Still a very cool addition to my ships.
There's some nice touches to make the Xenon ship feel different, I actually can't find a way into it until I figure out there's a drop-down elevator to get in rather than the ladder every other ship I've seen uses. Getting into and out of the Captain's Chair produces an insane sound straight out of 80's sci-fi.
Sadly only one of the four weapon slots are filled and I can't mount non-Xenon weapons on her, so I think she sits in space dock or is used for minor tasks unless and until I can access Xenon tech somehow. I considered selling her but strangely nobody is interested in paying much for captured Xenon tech.
My streak of luck with enemy pilots abandoning ships continues when I take a mission to get a guy's wedding ring back and my target both gives up the ring and bails from his ship!

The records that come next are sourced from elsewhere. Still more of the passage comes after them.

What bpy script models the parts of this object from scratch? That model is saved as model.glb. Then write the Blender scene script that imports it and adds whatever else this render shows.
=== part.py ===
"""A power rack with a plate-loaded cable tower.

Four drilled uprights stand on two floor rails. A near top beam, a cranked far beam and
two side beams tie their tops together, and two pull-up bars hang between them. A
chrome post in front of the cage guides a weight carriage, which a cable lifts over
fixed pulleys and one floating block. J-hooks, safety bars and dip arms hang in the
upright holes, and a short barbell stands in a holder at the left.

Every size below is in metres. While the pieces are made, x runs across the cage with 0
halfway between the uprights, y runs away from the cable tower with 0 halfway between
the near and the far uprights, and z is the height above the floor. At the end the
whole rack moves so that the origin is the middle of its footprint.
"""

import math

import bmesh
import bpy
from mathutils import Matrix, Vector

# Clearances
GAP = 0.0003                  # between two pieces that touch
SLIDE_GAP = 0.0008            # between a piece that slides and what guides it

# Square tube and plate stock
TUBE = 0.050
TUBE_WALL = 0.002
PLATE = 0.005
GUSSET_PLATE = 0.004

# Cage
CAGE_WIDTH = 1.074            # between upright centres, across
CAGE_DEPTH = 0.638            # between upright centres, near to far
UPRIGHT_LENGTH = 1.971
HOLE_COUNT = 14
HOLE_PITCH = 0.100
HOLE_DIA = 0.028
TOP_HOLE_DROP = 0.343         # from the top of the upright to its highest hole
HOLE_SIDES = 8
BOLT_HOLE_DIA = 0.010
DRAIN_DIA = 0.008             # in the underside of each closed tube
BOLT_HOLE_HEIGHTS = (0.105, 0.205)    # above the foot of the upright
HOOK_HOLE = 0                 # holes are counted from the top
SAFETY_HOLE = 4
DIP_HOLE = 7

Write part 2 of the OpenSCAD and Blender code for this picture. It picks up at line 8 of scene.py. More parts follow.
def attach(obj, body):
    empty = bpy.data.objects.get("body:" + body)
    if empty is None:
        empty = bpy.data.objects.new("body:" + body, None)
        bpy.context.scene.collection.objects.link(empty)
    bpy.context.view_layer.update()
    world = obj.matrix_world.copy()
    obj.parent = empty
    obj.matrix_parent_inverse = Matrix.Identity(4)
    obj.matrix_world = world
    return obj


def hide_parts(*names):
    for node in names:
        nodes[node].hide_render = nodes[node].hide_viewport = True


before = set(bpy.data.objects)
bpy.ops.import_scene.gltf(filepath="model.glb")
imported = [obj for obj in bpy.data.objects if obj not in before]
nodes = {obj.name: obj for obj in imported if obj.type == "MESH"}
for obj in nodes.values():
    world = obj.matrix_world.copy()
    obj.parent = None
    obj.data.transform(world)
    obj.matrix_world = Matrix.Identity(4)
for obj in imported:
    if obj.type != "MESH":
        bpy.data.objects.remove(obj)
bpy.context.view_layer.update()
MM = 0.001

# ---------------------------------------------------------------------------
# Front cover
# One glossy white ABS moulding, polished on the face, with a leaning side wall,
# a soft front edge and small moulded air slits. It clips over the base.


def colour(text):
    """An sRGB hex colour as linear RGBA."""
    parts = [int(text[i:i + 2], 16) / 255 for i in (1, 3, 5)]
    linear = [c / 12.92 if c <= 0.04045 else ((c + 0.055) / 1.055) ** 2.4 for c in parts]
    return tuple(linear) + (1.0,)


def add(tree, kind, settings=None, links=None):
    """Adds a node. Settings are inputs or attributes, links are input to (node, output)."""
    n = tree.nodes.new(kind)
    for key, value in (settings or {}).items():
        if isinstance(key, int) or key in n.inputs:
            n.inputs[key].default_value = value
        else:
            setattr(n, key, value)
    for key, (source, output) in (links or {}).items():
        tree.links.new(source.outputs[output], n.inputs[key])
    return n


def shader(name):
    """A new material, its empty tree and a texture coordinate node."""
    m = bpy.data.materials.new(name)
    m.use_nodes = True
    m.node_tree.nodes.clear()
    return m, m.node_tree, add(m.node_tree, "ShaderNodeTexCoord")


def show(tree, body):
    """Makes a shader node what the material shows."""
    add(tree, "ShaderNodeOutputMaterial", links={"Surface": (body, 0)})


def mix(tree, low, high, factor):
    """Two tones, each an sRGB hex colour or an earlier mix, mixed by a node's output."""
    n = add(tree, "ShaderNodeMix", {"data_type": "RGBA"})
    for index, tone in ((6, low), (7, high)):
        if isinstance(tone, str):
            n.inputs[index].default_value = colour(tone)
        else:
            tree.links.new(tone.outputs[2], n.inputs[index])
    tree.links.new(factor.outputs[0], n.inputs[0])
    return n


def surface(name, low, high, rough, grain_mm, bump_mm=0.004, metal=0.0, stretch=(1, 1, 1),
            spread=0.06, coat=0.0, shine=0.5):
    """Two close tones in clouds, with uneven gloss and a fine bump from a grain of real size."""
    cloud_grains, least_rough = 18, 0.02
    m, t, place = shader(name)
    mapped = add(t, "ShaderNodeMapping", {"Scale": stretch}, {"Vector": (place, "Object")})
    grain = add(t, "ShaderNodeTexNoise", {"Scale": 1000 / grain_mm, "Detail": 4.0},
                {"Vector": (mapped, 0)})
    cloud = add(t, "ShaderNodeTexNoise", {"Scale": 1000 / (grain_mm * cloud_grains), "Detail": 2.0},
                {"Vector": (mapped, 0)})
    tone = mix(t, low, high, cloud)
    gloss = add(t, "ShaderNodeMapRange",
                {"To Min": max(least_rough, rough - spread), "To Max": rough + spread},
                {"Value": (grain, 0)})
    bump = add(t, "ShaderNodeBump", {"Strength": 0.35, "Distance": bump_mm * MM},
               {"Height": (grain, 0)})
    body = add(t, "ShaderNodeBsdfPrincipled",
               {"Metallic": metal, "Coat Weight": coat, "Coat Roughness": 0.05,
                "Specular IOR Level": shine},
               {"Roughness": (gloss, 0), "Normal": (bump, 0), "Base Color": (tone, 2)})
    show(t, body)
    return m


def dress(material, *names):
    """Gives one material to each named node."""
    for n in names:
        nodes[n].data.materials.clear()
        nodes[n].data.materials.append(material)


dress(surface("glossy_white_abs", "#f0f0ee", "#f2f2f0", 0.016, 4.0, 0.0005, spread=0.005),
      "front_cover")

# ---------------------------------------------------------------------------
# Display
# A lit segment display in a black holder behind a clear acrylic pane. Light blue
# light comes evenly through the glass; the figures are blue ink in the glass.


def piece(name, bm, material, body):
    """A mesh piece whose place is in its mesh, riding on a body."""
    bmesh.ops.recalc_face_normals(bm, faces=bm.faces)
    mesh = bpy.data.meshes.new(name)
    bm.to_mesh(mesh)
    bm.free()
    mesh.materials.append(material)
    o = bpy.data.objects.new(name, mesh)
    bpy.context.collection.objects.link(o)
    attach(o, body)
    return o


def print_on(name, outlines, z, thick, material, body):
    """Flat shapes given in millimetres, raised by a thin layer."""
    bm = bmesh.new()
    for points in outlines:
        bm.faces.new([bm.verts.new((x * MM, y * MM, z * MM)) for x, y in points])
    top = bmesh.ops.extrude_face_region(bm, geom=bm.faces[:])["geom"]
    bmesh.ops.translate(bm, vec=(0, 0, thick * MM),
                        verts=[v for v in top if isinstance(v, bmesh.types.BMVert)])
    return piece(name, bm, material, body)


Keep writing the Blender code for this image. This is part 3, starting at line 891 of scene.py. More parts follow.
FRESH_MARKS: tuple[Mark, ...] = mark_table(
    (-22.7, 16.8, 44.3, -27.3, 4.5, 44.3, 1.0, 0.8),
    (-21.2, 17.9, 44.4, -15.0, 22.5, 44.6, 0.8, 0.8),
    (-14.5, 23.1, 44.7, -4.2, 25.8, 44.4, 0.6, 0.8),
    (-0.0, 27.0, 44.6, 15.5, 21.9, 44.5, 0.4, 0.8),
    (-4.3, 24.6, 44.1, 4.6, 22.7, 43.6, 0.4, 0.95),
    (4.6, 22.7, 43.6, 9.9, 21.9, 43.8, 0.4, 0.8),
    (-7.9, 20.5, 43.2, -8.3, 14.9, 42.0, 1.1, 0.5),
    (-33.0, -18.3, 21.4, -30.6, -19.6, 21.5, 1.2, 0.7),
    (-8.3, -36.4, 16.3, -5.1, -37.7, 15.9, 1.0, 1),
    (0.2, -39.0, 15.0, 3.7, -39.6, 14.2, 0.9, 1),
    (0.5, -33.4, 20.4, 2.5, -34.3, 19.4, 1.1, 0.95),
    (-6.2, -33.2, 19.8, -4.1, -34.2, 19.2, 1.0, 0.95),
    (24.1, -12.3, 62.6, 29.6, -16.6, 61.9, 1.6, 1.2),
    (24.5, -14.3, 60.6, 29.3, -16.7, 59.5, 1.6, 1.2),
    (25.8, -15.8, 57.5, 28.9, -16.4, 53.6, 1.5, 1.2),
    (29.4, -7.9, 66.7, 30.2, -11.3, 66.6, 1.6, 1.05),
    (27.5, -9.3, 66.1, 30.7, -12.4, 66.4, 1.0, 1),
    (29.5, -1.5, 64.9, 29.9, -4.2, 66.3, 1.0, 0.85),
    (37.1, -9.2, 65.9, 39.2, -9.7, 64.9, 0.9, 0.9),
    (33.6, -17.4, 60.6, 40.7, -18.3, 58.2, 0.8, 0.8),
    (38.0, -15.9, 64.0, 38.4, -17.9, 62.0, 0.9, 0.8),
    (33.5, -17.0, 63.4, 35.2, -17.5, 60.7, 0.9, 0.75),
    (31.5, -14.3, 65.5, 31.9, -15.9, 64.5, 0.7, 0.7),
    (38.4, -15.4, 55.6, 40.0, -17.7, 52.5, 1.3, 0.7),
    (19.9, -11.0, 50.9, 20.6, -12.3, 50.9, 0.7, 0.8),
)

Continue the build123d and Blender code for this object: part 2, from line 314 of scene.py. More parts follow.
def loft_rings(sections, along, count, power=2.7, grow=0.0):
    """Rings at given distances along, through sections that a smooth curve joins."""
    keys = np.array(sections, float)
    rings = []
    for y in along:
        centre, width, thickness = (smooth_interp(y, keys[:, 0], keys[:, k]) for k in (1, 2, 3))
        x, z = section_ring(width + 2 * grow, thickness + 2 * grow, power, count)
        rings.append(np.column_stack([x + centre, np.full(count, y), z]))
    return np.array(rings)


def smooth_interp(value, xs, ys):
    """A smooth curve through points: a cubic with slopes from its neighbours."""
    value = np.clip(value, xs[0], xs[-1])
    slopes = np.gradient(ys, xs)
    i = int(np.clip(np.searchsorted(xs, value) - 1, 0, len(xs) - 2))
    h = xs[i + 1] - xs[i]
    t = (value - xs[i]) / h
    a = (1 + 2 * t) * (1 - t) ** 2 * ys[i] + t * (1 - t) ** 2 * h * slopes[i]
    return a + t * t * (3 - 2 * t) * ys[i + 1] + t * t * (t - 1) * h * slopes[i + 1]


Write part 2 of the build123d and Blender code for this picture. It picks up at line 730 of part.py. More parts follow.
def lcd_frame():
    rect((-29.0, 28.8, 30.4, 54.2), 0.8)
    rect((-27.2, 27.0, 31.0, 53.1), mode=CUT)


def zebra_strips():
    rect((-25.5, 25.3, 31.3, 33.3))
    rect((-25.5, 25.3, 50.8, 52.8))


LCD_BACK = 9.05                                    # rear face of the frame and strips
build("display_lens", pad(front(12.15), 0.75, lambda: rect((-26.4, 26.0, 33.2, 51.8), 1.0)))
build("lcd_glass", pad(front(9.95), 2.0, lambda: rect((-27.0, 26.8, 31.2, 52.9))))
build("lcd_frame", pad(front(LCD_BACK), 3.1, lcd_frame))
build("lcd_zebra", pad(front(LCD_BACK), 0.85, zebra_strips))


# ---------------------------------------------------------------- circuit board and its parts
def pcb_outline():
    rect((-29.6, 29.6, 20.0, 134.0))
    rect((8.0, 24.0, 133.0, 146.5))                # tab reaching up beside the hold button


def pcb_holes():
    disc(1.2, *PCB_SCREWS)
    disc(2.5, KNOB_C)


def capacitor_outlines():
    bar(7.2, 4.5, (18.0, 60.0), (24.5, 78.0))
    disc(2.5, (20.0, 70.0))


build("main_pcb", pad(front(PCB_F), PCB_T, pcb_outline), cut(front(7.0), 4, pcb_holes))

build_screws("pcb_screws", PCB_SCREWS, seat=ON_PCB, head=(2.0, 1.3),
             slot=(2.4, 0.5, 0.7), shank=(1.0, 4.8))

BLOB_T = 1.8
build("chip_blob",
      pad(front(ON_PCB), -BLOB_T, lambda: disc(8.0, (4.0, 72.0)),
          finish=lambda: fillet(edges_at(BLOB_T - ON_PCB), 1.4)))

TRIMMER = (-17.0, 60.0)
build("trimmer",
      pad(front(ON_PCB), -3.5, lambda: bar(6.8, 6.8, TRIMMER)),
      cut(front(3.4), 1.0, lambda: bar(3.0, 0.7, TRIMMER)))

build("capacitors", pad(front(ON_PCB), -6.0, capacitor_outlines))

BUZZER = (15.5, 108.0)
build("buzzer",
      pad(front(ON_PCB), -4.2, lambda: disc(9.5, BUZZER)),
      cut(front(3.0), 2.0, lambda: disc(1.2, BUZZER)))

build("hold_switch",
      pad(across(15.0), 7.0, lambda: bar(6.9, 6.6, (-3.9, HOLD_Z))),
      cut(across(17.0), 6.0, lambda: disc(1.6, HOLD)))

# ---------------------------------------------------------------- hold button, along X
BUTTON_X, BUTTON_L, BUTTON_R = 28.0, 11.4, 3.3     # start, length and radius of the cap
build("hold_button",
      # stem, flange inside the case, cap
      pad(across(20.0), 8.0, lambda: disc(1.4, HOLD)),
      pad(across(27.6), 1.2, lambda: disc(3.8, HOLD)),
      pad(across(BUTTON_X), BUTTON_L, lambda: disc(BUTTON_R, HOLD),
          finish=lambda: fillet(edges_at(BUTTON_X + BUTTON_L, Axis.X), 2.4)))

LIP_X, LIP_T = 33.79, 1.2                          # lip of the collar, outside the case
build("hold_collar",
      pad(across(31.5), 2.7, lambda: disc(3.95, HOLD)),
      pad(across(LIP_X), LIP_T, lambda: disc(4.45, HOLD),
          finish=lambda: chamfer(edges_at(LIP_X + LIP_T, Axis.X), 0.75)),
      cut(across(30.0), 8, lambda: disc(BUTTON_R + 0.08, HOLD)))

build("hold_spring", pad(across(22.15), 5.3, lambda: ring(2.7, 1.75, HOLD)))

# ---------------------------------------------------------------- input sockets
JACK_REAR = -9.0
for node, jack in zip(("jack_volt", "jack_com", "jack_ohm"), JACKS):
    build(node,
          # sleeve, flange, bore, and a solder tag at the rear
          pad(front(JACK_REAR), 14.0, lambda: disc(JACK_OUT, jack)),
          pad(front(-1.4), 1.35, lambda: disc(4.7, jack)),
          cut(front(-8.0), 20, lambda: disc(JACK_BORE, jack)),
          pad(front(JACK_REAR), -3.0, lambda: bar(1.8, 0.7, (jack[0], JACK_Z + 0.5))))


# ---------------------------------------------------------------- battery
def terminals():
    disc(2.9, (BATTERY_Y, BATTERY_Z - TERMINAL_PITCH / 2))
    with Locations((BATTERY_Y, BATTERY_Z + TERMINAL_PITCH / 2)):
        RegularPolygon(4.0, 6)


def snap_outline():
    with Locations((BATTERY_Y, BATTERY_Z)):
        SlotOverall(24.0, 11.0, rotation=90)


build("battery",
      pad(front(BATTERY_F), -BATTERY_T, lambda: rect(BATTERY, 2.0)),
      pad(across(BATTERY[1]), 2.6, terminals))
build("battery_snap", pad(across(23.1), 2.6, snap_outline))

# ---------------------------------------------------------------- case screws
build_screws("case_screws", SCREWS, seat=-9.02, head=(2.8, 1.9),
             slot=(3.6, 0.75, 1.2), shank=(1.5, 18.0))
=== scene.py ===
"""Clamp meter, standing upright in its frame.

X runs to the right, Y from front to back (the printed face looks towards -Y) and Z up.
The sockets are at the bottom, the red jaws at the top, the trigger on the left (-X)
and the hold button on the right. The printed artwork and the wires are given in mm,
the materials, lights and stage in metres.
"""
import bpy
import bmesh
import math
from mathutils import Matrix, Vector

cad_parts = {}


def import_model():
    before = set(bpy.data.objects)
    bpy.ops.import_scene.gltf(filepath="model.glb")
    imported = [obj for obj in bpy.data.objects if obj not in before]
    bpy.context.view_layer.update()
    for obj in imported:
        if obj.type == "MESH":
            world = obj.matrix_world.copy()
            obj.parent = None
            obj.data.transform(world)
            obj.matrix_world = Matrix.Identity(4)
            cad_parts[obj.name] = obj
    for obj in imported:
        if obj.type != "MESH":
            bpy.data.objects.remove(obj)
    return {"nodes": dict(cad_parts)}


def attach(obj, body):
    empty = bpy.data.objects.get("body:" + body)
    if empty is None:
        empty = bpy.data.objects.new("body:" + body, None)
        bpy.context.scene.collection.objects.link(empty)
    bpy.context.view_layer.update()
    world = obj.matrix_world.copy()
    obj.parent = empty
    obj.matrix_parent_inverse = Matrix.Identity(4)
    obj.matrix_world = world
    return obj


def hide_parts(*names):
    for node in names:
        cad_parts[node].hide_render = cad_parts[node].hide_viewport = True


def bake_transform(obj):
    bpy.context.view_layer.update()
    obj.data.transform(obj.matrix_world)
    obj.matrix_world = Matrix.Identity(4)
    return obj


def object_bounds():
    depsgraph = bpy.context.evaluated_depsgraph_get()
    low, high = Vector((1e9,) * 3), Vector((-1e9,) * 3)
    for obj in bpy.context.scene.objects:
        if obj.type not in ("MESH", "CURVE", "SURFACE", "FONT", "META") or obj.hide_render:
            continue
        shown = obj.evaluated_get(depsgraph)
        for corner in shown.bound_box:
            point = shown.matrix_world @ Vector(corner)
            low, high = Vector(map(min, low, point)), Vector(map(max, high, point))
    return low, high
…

Fully repairing and equipping her is brutal on the budget however and I really want to assemble my fighter squadron, so I sell her. I like the Paranid ship aesthetic since they have a better grasp of Dimensional Divinity.
There's an order to sell a ship but it doesn't tell you how much money you'll get. Well, here goes.
Oh wait, it does tell you in a dialog box after selecting the option. 1.1 million for her, that'll go a long way.
That's enough to finally get this squadron off the ground!

Myself as Center, with six faithful Paranid each representing one of the cardinals directions. Together, it is time to take the fight to the Holy Order, and begin our contribution to the righteous efforts of the Godrealm in conquering the heretics.

I decide to take the Orthogonals through their paces via having them attack some laser towers, so I start assembling the ships into position just off the station. Suddenly as I'm messing around with ship formations I get a missile warning? What?
Brief glimpses of a bounty hunter, missiles, guns. One of the other Orthogonals is shot down, and so am I - the others scatter in confusion at the surprise attack.
I realize I can teleport out of the situation seconds too late.
The unknown attackers blast my suit before I can reach safety.
I'll never know who they were, the fate of the pilots I just recruited, or the outcome of the Holy War - my story is over.